::: ENTRIES SUPPLIED

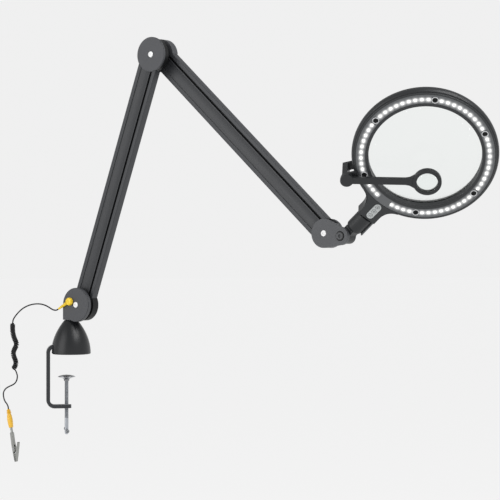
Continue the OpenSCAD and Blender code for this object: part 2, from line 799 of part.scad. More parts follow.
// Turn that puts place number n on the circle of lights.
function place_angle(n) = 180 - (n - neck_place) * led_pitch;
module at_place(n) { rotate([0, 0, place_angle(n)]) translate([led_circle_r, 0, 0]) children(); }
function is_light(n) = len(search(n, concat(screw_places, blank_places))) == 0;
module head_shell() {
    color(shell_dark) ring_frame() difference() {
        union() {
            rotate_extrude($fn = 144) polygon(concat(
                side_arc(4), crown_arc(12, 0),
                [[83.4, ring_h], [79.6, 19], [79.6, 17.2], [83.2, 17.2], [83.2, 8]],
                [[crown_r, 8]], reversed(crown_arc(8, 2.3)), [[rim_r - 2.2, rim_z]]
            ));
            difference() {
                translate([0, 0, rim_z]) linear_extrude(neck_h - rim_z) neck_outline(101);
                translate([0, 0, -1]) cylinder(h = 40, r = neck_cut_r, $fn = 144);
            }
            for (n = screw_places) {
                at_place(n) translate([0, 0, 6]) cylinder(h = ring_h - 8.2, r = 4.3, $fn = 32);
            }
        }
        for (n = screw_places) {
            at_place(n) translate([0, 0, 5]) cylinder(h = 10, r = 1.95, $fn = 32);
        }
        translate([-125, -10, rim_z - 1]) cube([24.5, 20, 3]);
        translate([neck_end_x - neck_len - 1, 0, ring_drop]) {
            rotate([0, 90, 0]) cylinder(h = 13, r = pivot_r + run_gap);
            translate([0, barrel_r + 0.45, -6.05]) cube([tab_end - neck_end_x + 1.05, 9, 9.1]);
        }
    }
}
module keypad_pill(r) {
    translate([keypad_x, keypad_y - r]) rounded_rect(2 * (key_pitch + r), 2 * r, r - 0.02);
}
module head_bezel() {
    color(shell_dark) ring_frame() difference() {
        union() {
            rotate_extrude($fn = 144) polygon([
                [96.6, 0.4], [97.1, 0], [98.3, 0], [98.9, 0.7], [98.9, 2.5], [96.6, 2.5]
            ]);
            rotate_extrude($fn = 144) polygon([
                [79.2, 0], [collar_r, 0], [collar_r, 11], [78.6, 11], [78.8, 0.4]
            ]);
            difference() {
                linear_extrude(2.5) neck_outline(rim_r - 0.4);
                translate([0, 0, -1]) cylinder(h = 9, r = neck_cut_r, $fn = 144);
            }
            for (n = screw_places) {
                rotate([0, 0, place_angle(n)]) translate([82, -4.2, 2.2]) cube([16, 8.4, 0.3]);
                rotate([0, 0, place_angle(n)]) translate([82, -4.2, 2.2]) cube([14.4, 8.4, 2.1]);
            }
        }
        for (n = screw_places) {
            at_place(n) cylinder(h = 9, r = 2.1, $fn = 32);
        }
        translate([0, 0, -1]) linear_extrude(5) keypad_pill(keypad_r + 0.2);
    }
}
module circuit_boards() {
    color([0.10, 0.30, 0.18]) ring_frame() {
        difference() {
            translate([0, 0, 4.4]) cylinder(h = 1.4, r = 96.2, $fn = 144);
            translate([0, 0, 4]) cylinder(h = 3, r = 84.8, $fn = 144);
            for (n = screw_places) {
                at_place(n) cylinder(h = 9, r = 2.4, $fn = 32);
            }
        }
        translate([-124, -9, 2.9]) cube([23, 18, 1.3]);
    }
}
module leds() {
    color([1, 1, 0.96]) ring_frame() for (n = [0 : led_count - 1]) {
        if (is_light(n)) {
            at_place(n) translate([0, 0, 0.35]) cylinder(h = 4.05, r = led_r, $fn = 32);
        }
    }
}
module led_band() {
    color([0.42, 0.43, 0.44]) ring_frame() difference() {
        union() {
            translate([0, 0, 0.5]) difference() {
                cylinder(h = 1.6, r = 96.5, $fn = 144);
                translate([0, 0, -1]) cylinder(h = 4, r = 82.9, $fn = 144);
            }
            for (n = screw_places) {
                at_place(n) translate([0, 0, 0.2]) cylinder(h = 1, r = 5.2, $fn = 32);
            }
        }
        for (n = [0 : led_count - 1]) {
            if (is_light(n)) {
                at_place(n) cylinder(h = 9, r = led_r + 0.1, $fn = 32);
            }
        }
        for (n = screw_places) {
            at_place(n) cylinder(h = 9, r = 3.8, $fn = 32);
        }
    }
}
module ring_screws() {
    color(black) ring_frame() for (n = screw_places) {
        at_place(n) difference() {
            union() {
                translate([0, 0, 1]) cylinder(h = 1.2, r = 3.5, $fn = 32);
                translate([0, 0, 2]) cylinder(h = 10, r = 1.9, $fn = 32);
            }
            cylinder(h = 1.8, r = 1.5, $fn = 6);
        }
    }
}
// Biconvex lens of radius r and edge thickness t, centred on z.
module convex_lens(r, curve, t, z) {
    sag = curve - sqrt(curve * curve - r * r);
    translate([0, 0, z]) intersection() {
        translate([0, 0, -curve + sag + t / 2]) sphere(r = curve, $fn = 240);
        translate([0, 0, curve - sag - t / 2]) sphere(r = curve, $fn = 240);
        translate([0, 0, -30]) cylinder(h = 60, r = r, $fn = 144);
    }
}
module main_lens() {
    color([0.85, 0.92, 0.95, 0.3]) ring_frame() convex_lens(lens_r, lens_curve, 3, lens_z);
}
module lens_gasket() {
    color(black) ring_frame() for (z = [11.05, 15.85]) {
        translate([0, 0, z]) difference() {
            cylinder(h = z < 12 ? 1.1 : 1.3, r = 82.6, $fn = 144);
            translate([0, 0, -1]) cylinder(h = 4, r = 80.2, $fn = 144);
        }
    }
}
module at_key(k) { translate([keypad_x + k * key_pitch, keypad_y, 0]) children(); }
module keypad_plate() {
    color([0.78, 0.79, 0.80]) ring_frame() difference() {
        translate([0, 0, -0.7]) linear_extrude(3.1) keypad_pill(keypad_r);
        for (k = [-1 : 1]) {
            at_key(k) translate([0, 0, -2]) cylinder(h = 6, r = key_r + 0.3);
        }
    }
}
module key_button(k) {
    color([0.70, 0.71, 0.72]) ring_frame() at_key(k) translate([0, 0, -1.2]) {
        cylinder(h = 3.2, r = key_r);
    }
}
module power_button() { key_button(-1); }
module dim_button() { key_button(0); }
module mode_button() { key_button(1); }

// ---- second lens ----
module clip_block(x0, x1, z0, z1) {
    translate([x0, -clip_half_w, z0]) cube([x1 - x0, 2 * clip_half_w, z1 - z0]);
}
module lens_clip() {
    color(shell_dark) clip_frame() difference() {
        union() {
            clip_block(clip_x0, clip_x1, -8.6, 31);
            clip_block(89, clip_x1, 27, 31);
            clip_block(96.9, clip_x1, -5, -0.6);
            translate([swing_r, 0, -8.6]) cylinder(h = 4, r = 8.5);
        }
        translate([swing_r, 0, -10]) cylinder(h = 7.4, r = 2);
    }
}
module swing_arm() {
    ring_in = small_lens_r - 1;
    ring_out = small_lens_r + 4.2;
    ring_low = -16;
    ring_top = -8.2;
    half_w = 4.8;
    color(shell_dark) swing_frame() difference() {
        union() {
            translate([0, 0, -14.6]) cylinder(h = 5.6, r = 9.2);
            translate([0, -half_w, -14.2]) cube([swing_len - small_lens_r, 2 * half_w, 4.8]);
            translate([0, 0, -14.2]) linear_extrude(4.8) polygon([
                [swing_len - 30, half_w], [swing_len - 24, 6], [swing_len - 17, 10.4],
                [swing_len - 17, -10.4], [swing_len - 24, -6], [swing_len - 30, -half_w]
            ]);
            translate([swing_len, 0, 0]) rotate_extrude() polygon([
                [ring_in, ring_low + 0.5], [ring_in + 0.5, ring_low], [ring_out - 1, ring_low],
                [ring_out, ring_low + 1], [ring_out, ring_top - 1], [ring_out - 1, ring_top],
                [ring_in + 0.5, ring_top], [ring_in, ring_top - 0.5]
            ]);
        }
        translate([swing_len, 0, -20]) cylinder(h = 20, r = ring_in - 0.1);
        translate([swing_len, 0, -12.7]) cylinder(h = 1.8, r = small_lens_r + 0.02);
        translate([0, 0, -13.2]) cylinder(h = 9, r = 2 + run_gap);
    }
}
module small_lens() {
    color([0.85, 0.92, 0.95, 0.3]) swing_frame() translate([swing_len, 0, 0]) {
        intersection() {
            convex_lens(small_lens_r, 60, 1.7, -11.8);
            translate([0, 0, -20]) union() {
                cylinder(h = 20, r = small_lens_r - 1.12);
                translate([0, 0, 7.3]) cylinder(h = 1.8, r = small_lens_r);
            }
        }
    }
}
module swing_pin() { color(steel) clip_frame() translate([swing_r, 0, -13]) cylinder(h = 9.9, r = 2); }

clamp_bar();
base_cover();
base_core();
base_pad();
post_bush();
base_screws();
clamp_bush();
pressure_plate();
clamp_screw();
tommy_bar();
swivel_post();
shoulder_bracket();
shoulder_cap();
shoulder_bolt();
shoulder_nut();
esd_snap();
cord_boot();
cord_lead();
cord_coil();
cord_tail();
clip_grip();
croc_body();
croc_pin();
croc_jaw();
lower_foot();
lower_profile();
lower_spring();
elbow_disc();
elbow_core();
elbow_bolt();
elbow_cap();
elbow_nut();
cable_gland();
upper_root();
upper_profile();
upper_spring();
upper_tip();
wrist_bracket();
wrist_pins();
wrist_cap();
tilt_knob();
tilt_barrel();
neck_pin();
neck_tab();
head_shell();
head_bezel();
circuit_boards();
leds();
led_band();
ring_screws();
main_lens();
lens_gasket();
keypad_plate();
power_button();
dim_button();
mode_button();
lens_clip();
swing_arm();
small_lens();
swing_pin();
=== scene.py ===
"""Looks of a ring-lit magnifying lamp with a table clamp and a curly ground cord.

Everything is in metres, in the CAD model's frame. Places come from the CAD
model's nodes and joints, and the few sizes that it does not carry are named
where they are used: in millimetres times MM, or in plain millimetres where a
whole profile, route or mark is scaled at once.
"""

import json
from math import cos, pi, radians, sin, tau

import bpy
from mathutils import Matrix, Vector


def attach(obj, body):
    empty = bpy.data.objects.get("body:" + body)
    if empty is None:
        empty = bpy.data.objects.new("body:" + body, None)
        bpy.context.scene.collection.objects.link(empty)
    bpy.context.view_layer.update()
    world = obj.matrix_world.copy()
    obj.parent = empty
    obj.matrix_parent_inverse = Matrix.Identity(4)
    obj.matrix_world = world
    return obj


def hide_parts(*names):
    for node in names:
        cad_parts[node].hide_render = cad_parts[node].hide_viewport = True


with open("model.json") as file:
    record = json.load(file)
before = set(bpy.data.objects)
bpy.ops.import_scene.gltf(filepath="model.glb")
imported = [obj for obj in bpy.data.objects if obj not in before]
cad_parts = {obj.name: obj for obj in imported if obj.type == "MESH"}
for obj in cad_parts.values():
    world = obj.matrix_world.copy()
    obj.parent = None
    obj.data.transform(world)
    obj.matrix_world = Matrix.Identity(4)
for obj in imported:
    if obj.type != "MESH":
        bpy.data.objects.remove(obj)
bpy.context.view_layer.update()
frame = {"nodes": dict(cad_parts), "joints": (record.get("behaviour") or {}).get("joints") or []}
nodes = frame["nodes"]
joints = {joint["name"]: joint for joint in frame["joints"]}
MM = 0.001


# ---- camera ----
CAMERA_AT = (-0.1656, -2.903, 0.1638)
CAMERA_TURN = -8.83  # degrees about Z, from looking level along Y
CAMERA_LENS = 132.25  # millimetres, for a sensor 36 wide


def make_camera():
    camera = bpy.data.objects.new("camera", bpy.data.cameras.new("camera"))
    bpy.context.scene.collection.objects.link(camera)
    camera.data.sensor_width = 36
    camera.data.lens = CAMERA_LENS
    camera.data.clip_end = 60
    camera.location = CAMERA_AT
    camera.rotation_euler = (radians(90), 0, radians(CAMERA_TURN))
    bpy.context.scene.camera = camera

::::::
::: ENTRIES SUPPLIED

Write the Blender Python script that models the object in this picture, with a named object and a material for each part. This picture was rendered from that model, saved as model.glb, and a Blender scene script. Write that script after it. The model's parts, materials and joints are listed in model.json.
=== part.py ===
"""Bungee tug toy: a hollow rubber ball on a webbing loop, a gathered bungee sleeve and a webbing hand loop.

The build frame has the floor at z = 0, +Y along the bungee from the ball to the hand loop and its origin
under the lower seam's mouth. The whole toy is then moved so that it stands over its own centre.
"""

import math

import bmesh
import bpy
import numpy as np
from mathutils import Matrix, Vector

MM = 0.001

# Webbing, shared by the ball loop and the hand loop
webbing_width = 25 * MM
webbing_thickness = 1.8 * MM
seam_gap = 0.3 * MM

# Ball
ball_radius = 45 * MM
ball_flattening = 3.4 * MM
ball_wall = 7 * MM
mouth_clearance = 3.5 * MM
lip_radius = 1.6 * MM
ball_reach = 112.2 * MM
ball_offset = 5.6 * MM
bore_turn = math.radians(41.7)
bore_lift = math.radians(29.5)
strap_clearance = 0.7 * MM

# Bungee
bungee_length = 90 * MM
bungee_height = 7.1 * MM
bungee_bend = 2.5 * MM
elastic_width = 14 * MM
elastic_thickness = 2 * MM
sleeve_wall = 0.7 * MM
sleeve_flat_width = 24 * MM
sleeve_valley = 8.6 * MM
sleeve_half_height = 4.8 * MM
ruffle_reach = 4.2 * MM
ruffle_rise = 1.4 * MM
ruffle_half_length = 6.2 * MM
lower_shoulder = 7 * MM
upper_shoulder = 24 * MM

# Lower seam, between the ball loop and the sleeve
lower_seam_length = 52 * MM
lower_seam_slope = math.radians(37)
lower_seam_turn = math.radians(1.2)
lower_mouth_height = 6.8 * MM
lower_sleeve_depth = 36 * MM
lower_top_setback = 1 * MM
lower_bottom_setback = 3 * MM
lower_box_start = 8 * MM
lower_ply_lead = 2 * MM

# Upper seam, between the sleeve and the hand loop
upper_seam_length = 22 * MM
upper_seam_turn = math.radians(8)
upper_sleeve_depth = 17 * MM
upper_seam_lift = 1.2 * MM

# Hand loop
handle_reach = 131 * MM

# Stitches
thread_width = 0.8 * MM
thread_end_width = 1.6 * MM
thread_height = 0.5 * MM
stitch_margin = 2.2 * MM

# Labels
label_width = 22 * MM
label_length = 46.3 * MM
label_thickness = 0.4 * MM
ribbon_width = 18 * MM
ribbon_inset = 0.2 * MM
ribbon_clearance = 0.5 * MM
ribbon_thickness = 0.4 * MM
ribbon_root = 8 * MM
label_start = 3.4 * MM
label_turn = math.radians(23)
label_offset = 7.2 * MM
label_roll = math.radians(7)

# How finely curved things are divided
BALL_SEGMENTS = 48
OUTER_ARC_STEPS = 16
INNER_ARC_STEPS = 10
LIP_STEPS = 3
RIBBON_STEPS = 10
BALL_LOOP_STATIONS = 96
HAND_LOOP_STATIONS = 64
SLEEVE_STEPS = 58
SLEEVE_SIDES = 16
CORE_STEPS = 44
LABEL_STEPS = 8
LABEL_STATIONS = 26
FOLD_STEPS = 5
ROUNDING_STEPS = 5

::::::

| GIVEN REQUEST |
Reproduce the lines exactly, from the line that contains "clamp_bar();" through the line that contains "obj.matrix_parent_inverse = Matrix.Identity(4)", and nothing more.

| WORKED ANSWER |
clamp_bar();
base_cover();
base_core();
base_pad();
post_bush();
base_screws();
clamp_bush();
pressure_plate();
clamp_screw();
tommy_bar();
swivel_post();
shoulder_bracket();
shoulder_cap();
shoulder_bolt();
shoulder_nut();
esd_snap();
cord_boot();
cord_lead();
cord_coil();
cord_tail();
clip_grip();
croc_body();
croc_pin();
croc_jaw();
lower_foot();
lower_profile();
lower_spring();
elbow_disc();
elbow_core();
elbow_bolt();
elbow_cap();
elbow_nut();
cable_gland();
upper_root();
upper_profile();
upper_spring();
upper_tip();
wrist_bracket();
wrist_pins();
wrist_cap();
tilt_knob();
tilt_barrel();
neck_pin();
neck_tab();
head_shell();
head_bezel();
circuit_boards();
leds();
led_band();
ring_screws();
main_lens();
lens_gasket();
keypad_plate();
power_button();
dim_button();
mode_button();
lens_clip();
swing_arm();
small_lens();
swing_pin();
=== scene.py ===
"""Looks of a ring-lit magnifying lamp with a table clamp and a curly ground cord.

Everything is in metres, in the CAD model's frame. Places come from the CAD
model's nodes and joints, and the few sizes that it does not carry are named
where they are used: in millimetres times MM, or in plain millimetres where a
whole profile, route or mark is scaled at once.
"""

import json
from math import cos, pi, radians, sin, tau

import bpy
from mathutils import Matrix, Vector


def attach(obj, body):
    empty = bpy.data.objects.get("body:" + body)
    if empty is None:
        empty = bpy.data.objects.new("body:" + body, None)
        bpy.context.scene.collection.objects.link(empty)
    bpy.context.view_layer.update()
    world = obj.matrix_world.copy()
    obj.parent = empty
    obj.matrix_parent_inverse = Matrix.Identity(4)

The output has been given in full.